→ WHAT YOU WILL DO: Render the following material again verbatim, leaving nothing out.
--- Start of DATASET EXCERPT ---
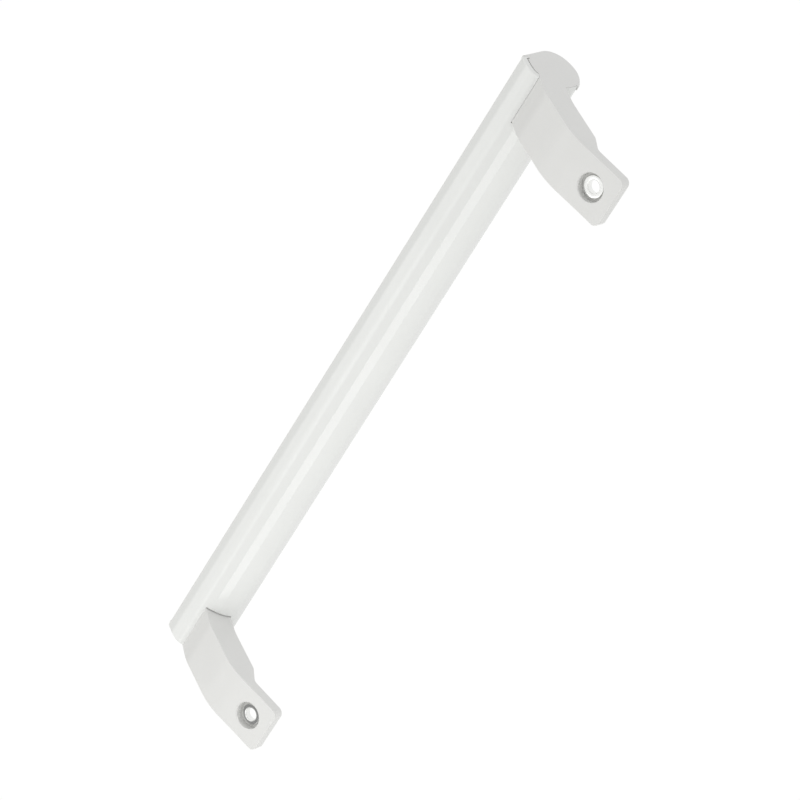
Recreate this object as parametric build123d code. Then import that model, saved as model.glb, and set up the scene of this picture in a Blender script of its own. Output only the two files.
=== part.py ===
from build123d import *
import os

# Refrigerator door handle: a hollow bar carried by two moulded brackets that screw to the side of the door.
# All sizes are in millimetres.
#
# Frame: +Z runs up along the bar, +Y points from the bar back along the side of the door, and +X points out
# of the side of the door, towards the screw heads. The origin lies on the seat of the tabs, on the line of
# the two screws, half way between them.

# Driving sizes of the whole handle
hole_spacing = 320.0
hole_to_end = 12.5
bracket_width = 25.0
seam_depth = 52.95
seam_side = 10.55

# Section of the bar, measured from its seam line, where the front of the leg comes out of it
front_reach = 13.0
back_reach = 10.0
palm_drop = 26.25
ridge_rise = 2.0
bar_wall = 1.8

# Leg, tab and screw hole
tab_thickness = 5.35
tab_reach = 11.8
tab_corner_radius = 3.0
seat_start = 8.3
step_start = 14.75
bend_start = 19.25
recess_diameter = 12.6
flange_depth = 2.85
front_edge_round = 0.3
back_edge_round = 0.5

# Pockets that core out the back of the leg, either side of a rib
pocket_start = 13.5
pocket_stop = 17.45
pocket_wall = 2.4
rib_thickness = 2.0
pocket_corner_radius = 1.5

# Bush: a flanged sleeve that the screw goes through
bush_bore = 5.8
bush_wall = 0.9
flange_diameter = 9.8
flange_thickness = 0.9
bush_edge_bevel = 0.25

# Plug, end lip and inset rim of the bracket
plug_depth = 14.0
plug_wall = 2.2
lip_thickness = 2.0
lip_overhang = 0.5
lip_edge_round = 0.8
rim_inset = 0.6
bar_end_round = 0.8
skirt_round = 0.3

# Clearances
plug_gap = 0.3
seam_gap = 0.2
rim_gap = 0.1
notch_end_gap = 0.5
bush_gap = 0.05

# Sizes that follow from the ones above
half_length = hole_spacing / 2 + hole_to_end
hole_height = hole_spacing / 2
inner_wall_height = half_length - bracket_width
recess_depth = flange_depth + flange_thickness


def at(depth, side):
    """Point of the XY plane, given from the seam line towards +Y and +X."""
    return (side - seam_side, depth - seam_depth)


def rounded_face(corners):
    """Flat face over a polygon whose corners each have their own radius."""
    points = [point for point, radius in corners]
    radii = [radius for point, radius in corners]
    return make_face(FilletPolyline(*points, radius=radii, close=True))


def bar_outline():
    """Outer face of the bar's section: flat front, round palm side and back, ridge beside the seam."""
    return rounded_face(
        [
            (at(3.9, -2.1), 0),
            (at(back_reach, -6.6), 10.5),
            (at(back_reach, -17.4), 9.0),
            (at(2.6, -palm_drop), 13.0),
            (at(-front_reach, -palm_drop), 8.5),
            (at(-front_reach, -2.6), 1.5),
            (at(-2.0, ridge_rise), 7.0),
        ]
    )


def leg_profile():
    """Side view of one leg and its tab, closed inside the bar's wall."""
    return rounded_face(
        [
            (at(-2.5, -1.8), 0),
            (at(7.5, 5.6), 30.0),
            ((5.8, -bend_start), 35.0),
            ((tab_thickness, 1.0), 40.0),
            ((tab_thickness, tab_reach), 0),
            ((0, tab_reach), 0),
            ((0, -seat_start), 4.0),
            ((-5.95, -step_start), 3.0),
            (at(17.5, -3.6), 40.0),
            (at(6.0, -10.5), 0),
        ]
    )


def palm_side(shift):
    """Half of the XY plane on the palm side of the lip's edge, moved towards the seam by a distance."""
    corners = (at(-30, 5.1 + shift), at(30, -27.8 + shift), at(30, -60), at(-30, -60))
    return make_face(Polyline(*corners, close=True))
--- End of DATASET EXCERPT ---
→ SOLUTION BELOW:
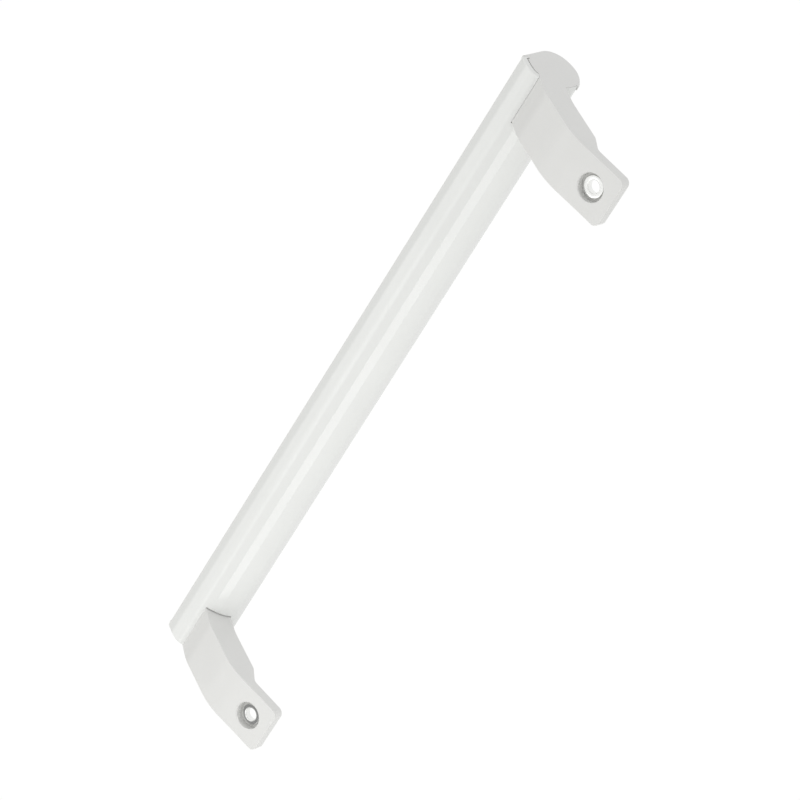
Recreate this object as parametric build123d code. Then import that model, saved as model.glb, and set up the scene of this picture in a Blender script of its own. Output only the two files.
=== part.py ===
from build123d import *
import os

# Refrigerator door handle: a hollow bar carried by two moulded brackets that screw to the side of the door.
# All sizes are in millimetres.
#
# Frame: +Z runs up along the bar, +Y points from the bar back along the side of the door, and +X points out
# of the side of the door, towards the screw heads. The origin lies on the seat of the tabs, on the line of
# the two screws, half way between them.

# Driving sizes of the whole handle
hole_spacing = 320.0
hole_to_end = 12.5
bracket_width = 25.0
seam_depth = 52.95
seam_side = 10.55

# Section of the bar, measured from its seam line, where the front of the leg comes out of it
front_reach = 13.0
back_reach = 10.0
palm_drop = 26.25
ridge_rise = 2.0
bar_wall = 1.8

# Leg, tab and screw hole
tab_thickness = 5.35
tab_reach = 11.8
tab_corner_radius = 3.0
seat_start = 8.3
step_start = 14.75
bend_start = 19.25
recess_diameter = 12.6
flange_depth = 2.85
front_edge_round = 0.3
back_edge_round = 0.5

# Pockets that core out the back of the leg, either side of a rib
pocket_start = 13.5
pocket_stop = 17.45
pocket_wall = 2.4
rib_thickness = 2.0
pocket_corner_radius = 1.5

# Bush: a flanged sleeve that the screw goes through
bush_bore = 5.8
bush_wall = 0.9
flange_diameter = 9.8
flange_thickness = 0.9
bush_edge_bevel = 0.25

# Plug, end lip and inset rim of the bracket
plug_depth = 14.0
plug_wall = 2.2
lip_thickness = 2.0
lip_overhang = 0.5
lip_edge_round = 0.8
rim_inset = 0.6
bar_end_round = 0.8
skirt_round = 0.3

# Clearances
plug_gap = 0.3
seam_gap = 0.2
rim_gap = 0.1
notch_end_gap = 0.5
bush_gap = 0.05

# Sizes that follow from the ones above
half_length = hole_spacing / 2 + hole_to_end
hole_height = hole_spacing / 2
inner_wall_height = half_length - bracket_width
recess_depth = flange_depth + flange_thickness


def at(depth, side):
    """Point of the XY plane, given from the seam line towards +Y and +X."""
    return (side - seam_side, depth - seam_depth)


def rounded_face(corners):
    """Flat face over a polygon whose corners each have their own radius."""
    points = [point for point, radius in corners]
    radii = [radius for point, radius in corners]
    return make_face(FilletPolyline(*points, radius=radii, close=True))


def bar_outline():
    """Outer face of the bar's section: flat front, round palm side and back, ridge beside the seam."""
    return rounded_face(
        [
            (at(3.9, -2.1), 0),
            (at(back_reach, -6.6), 10.5),
            (at(back_reach, -17.4), 9.0),
            (at(2.6, -palm_drop), 13.0),
            (at(-front_reach, -palm_drop), 8.5),
            (at(-front_reach, -2.6), 1.5),
            (at(-2.0, ridge_rise), 7.0),
        ]
    )


def leg_profile():
    """Side view of one leg and its tab, closed inside the bar's wall."""
    return rounded_face(
        [
            (at(-2.5, -1.8), 0),
            (at(7.5, 5.6), 30.0),
            ((5.8, -bend_start), 35.0),
            ((tab_thickness, 1.0), 40.0),
            ((tab_thickness, tab_reach), 0),
            ((0, tab_reach), 0),
            ((0, -seat_start), 4.0),
            ((-5.95, -step_start), 3.0),
            (at(17.5, -3.6), 40.0),
            (at(6.0, -10.5), 0),
        ]
    )


def palm_side(shift):
    """Half of the XY plane on the palm side of the lip's edge, moved towards the seam by a distance."""
    corners = (at(-30, 5.1 + shift), at(30, -27.8 + shift), at(30, -60), at(-30, -60))
    return make_face(Polyline(*corners, close=True))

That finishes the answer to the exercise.